If you have thoughts on this, we welcome you to share them below.

Thank you for taking the time to read this and more importantly, thank you for being part of our dojo family.  We don’t invite people to become part of our dojo family that we can’t care about, you’re here because we invited you to be, and we are honored that you allow us to be part of your life and share in your journey.


Sensei Crissi Boyer

This Post Has One Comment

  1. David Moore

    Great email. Our son, Jacob Moore, was recycled due to the wisdom of Sensei and Ms. Krissie. The difference in Jacob’s ability and maturity after the second cycle as compared with the first cycle was tremendous.

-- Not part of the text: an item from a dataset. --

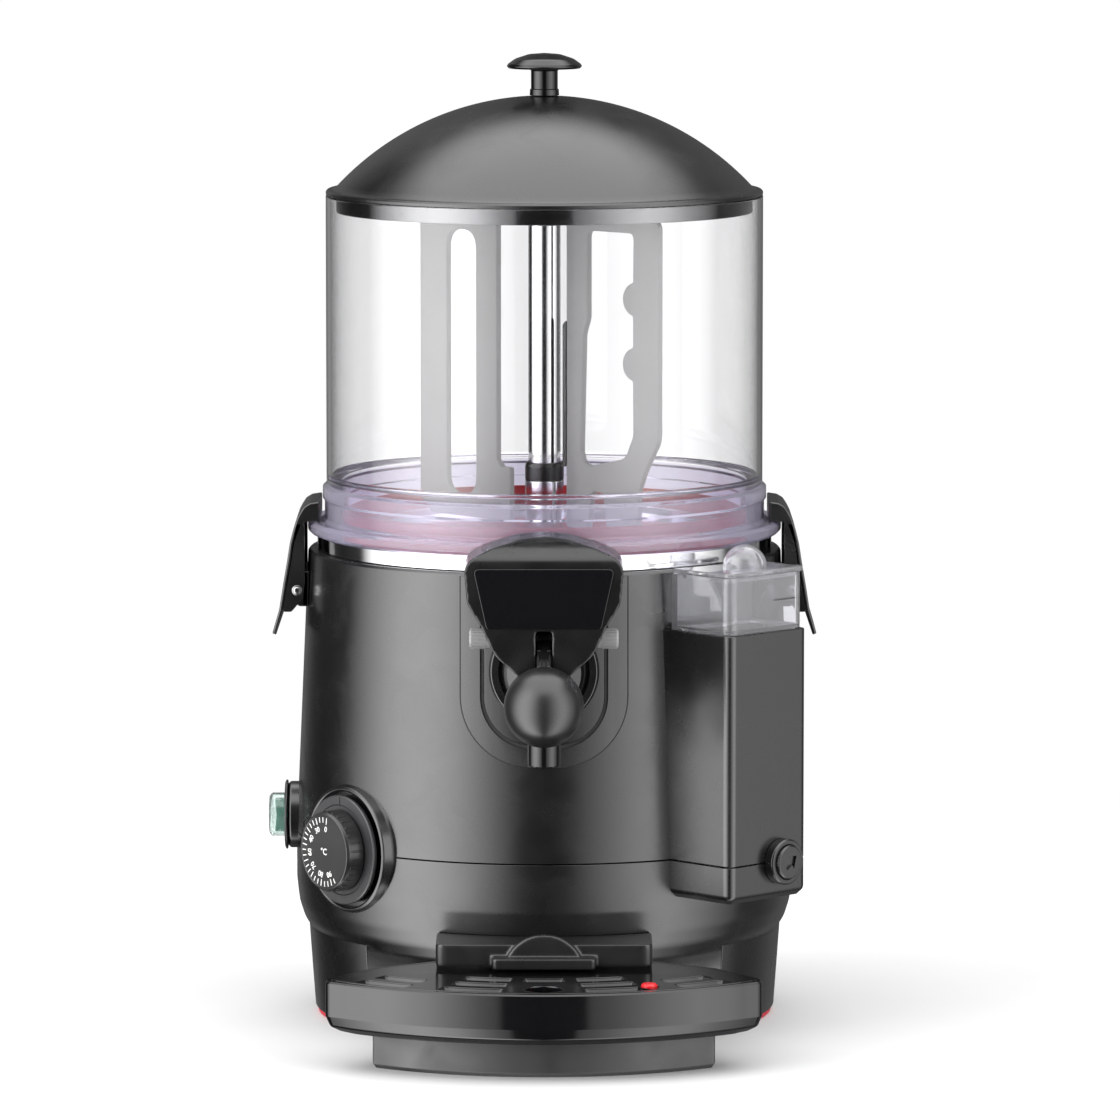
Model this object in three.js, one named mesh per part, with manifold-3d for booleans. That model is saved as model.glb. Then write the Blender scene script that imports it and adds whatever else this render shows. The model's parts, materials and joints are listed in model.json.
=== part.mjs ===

The ideal parent here is the one who wants their child to struggle and overcome discouragement so they will become stronger and to do it in an optional environment in which they chose to participate. They probably aren’t getting that from school, so training at SCS is going to confer a great advantage on your child. How else are you going to teach them to push through the tough times that will inevitably confront them in adulthood? You do want them to be extraordinary adults don’t you?